We have arrived at crossroads, facing the abyss on one side and the possibility of rebirth on the other. The future of capitalism is the abyss. It has already begun its plunge into mania, turbocharging at neck break speed, the destruction of the natural world, and fragmentation of the human spirit. At this juncture, alienation of our labor and our commodified living will feel nostalgic as we enter a simulated world, where we will be mere aliens in a world that belongs to the machines and their owners.  As we know it, the dominant art and culture are co-opted, lost their vanguard spirit, and have become means of production of illusion, worship of celebrity, greed, competition, and careerism. They will soon function as stimulants to some pleasure center buried in the depth of our alien souls. We’ll be slaves in the orgies of bread and circuses, worshiping the so-called rational Gods of science and technology and looking with awe at our superhuman masters’ biologically augmented Pharaohs. Never before the fall into the abyss has been so evident and tangible as capitalism enters its final race.

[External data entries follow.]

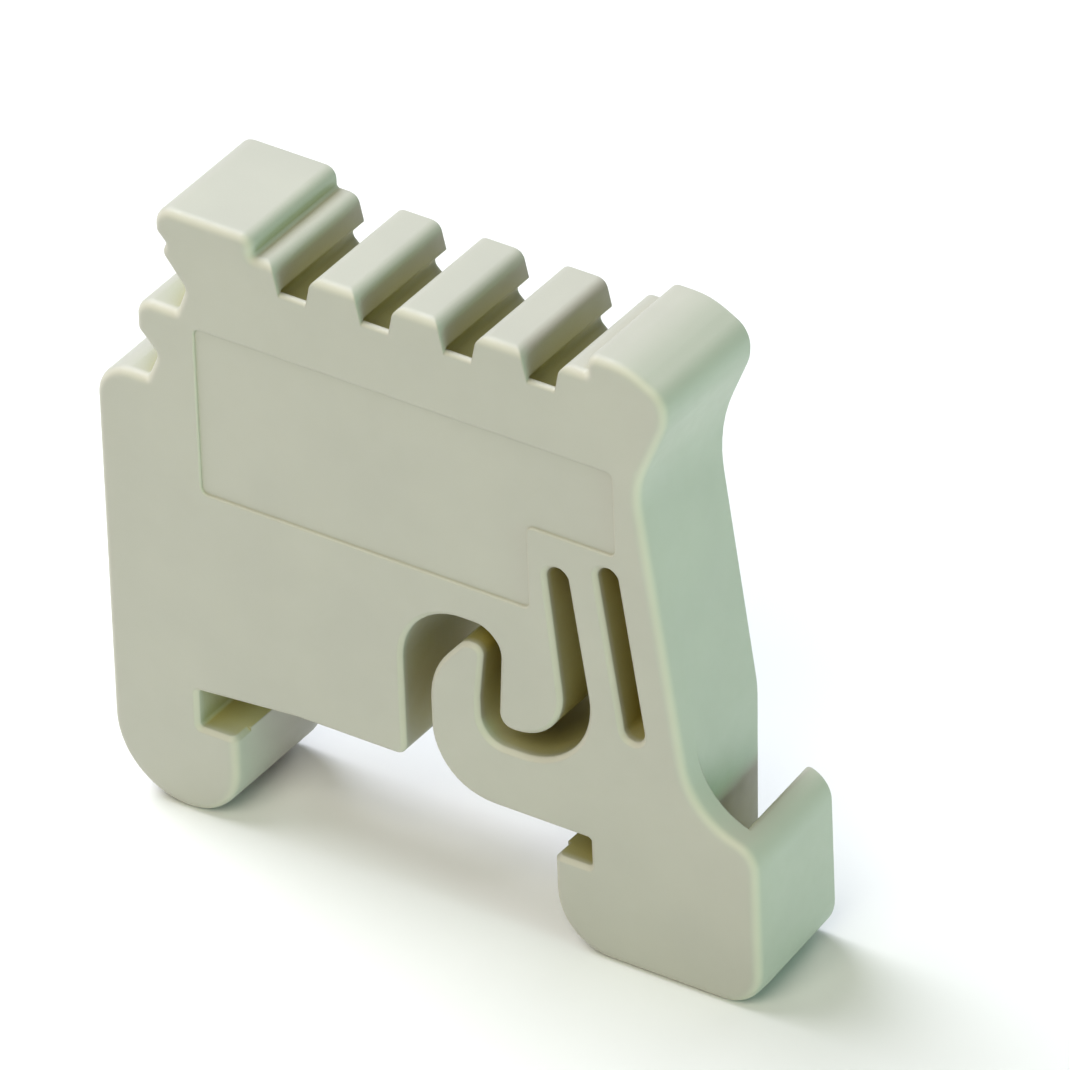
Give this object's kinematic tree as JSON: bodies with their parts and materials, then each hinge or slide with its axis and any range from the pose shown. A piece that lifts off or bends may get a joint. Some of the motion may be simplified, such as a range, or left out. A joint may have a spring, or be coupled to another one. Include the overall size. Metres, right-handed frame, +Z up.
{
  "type": "din rail end stop",
  "caption": "Flat moulded end stop that hooks and snaps over a small top-hat rail, with a spring leg, a release pocket and marker slots along its top.",
  "frame": {"origin": "on the plane of the rail's top face, midway across the rail and midway through the stop's thickness", "axes": "+X across the rail towards the spring leg, +Y along the rail away from the labelled front face, +Z up from the rail"},
  "size_m": [0.025, 0.005, 0.0232],
  "materials": {
    "moulded_body": "plain moulded beige-grey thermoplastic, satin to matte, unpainted"
  },
  "bodies": {
    "root": {"end_stop": "moulded_body"}
  },
  "joints": []
}
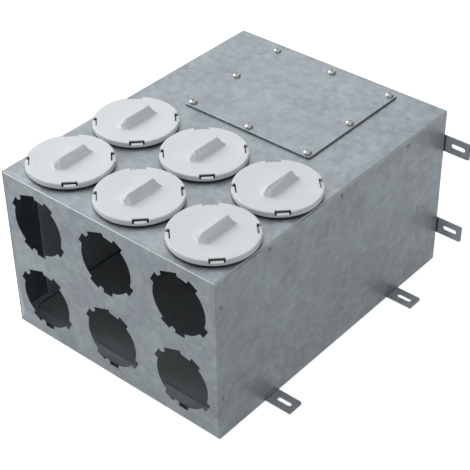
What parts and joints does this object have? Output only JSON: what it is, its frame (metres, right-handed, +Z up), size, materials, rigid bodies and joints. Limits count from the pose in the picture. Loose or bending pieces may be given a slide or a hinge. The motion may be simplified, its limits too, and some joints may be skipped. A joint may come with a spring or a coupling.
{
  "type": "duct plenum box",
  "caption": "Galvanised sheet-metal air plenum box with notched duct ports in front, twist-off bayonet caps and an access plate on top, slotted mounting straps and a round rear spigot.",
  "frame": {"origin": "bottom centre of the bounding box, on the surface that the base straps stand on", "axes": "+Y from the front face with the duct ports towards the rear spigot, +X to the right seen from the front, +Z up"},
  "size_m": [0.414, 0.502, 0.2543],
  "materials": {
    "galvanised_steel": "satin",
    "plate_steel": "satin",
    "strap_steel": "satin",
    "zinc_fastener": "satin",
    "rivet_alloy": "satin",
    "cap_plastic": "satin",
    "seal_rubber": "matte",
    "gasket_foam": "matte",
    "lining_foam": "matte"
  },
  "bodies": {
    "box": {"front_panel": "galvanised_steel", "top_panel": "galvanised_steel", "base_panel": "galvanised_steel", "side_wrap": "galvanised_steel", "access_plate": "plate_steel", "access_gasket": "gasket_foam", "access_screws": "zinc_fastener", "access_nuts": "zinc_fastener", "left_rivets": "rivet_alloy", "right_rivets": "rivet_alloy", "rear_rivets": "rivet_alloy", "spigot_rivets": "rivet_alloy", "main_spigot": "galvanised_steel", "left_lining": "lining_foam", "right_lining": "lining_foam", "base_lining": "lining_foam", "rear_lining": "lining_foam", "base_strap_front_left": "strap_steel", "base_strap_front_right": "strap_steel", "base_strap_rear_left": "strap_steel", "base_strap_rear_right": "strap_steel", "rear_strap_low_left": "strap_steel", "rear_strap_low_right": "strap_steel", "rear_strap_high_left": "strap_steel", "rear_strap_high_right": "strap_steel"},
    "front_left_cap": {"cap_front_left": "cap_plastic", "seal_front_left": "seal_rubber"},
    "front_middle_cap": {"cap_front_middle": "cap_plastic", "seal_front_middle": "seal_rubber"},
    "front_right_cap": {"cap_front_right": "cap_plastic", "seal_front_right": "seal_rubber"},
    "rear_left_cap": {"cap_rear_left": "cap_plastic", "seal_rear_left": "seal_rubber"},
    "rear_middle_cap": {"cap_rear_middle": "cap_plastic", "seal_rear_middle": "seal_rubber"},
    "rear_right_cap": {"cap_rear_right": "cap_plastic", "seal_rear_right": "seal_rubber"}
  },
  "joints": [
    {"name": "front_left_cap_twist", "type": "hinge", "parent": "box", "child": "front_left_cap", "pos_m": [-0.114, -0.1895, 0.2355], "axis": [0, 0, 1], "range_deg": [0, 30]},
    {"name": "front_middle_cap_twist", "type": "hinge", "parent": "box", "child": "front_middle_cap", "pos_m": [0, -0.1895, 0.2355], "axis": [0, 0, 1], "range_deg": [0, 30]},
    {"name": "front_right_cap_twist", "type": "hinge", "parent": "box", "child": "front_right_cap", "pos_m": [0.114, -0.1895, 0.2355], "axis": [0, 0, 1], "range_deg": [0, 30]},
    {"name": "rear_left_cap_twist", "type": "hinge", "parent": "box", "child": "rear_left_cap", "pos_m": [-0.114, -0.0755, 0.2355], "axis": [0, 0, 1], "range_deg": [0, 30]},
    {"name": "rear_middle_cap_twist", "type": "hinge", "parent": "box", "child": "rear_middle_cap", "pos_m": [0, -0.0755, 0.2355], "axis": [0, 0, 1], "range_deg": [0, 30]},
    {"name": "rear_right_cap_twist", "type": "hinge", "parent": "box", "child": "rear_right_cap", "pos_m": [0.114, -0.0755, 0.2355], "axis": [0, 0, 1], "range_deg": [0, 30]}
  ]
}
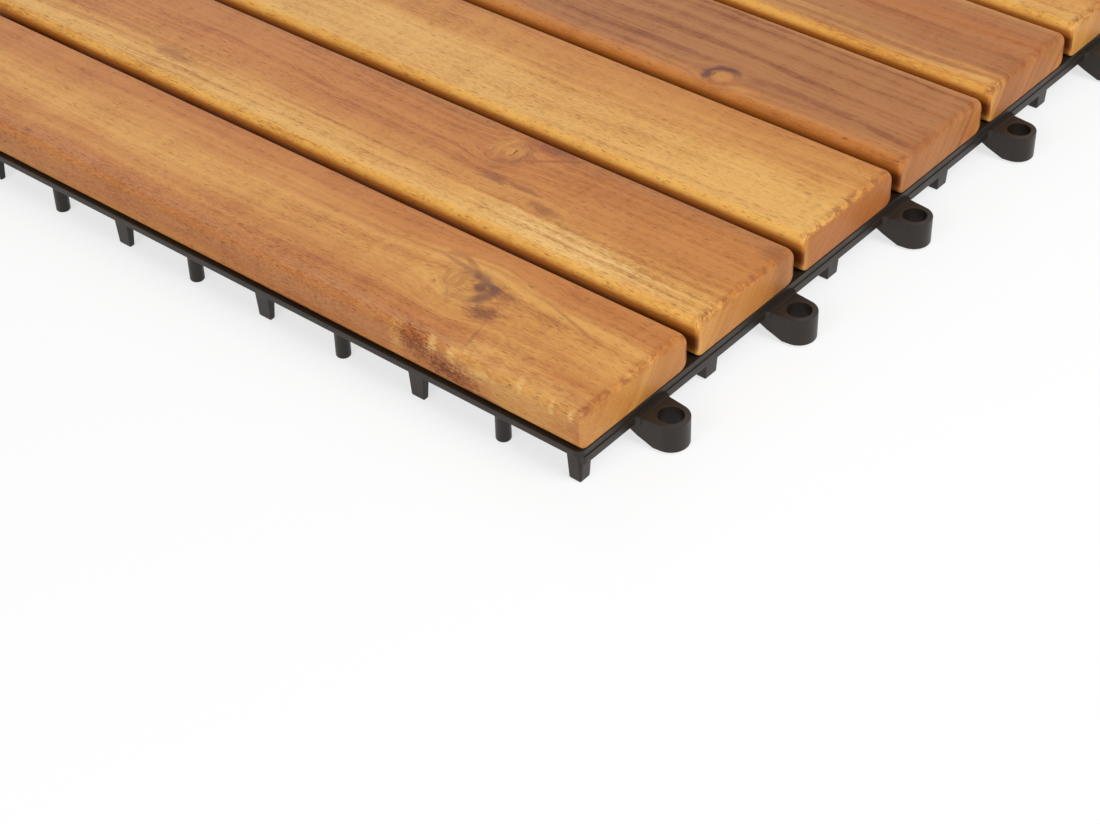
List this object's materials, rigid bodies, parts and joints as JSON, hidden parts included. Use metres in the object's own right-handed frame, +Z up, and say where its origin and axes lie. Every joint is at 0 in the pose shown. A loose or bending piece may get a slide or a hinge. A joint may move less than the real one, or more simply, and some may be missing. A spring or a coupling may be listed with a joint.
{
  "type": "interlocking deck tile",
  "caption": "Square floor tile of wooden slats on a moulded lattice base with legs, and with lugs and pegs that link it to the next tile.",
  "frame": {"origin": "centre of the whole footprint, lugs included, on the ground", "axes": "+X runs along the slats towards one lug side, +Y runs across them towards the other lug side, +Z is up"},
  "size_m": [0.3122, 0.3122, 0.024],
  "materials": {
    "oiled_wood": "oiled, satin",
    "black_plastic": "moulded, slightly satin",
    "screw_steel": "zinc plated"
  },
  "bodies": {
    "root": {"base_tray": "black_plastic", "slat_1": "oiled_wood", "slat_2": "oiled_wood", "slat_3": "oiled_wood", "slat_4": "oiled_wood", "slat_5": "oiled_wood", "slat_6": "oiled_wood", "slat_screws": "screw_steel"}
  },
  "joints": []
}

Yet, through its contradictions, historical capitalism has opened up another possibility, that of the birth of a new social order, perhaps a painful birth, but the real potentiality of new dawn nonetheless. Never before, the human material condition has been favorable to imagine and build a social and existential world where humans live in peace and harmony with each other and nature. Art and culture must be a vehicle of such imagination and possibility. It should inspire us with wonderment and awe at the very mystery of being and what really matters. We, humans, are storytellers and hence capable of writing a new tale for our destiny.


Shirin Neshat is an Iranian-born artist and filmmaker living in New York. Neshat works with the mediums of photography, video and film. Neshat has held numerous solo exhibitions at galleries and museums worldwide, including the Museo Correr in Venice, Italy; the Hirshhorn Museum and Sculpture Garden, Washington D.C.; Detroit Institute of the Arts; the Serpentine Gallery, London. A major retrospective of her work, “Shirin Neshat: I Will Greet The Sun Again,” was recently held at The Broad Museum, Los Angeles and is currently on view at The Modern Art Museum of Fort Worth. Neshat has been the recipient of the Golden Lion Award – the First International Prize at the 48thVenice Biennial (1999), The Davos World Economic Forum’s Crystal Award (2014), and the Praemium Imperiale (2017). Neshat has directed two feature-length films, Women Without Men (2009), which received the Silver Lion Award for Best Director at the 66th Venice International Film Festival, and Looking For Oum Kulthum (2017). In 2017, Neshat also directed her first opera, AIDA at the Salzburg Music Festival, in Austria. Shirin Neshat is represented by Gladstone Gallery, New York and Brussels and Goodman Gallery, London, Johannesburg, and Cape Town.

Shoja Azari is an Iranian born filmmaker and visual artist who lives and works in New York. Azari’s feature films, “K,” “Windows,” “Women Without Men,” and “Simple Little Lives” have been screened widely at film festivals around the world. “Women Without Men” Co-Directed with the renowned, filmmaker, visual artist Shirin Neshat, brought the directors the highly prestigious award of the Silver lion (Best Director) at the 2009 Venice international film festival. Azari’s art works are in major collections, including (LACMA) La County Museum of art, (MOCA) Museum of Contemporary Art, Los Angeles, (MUSAC) The Museo de Arte Contemporáneo de Castilla y León among others. Shoja Azari and Shirin Neshat’s most recent feature film collaboration is “Land of Dreams” expected to be released late 2021 and “Looking For Oum Kulthum” which was widely released in 2017. “Badria”, Azari’s own latest feature film, was shot in Morocco in 2018 in collaboration with the young filmmaker Rodin Hamidi.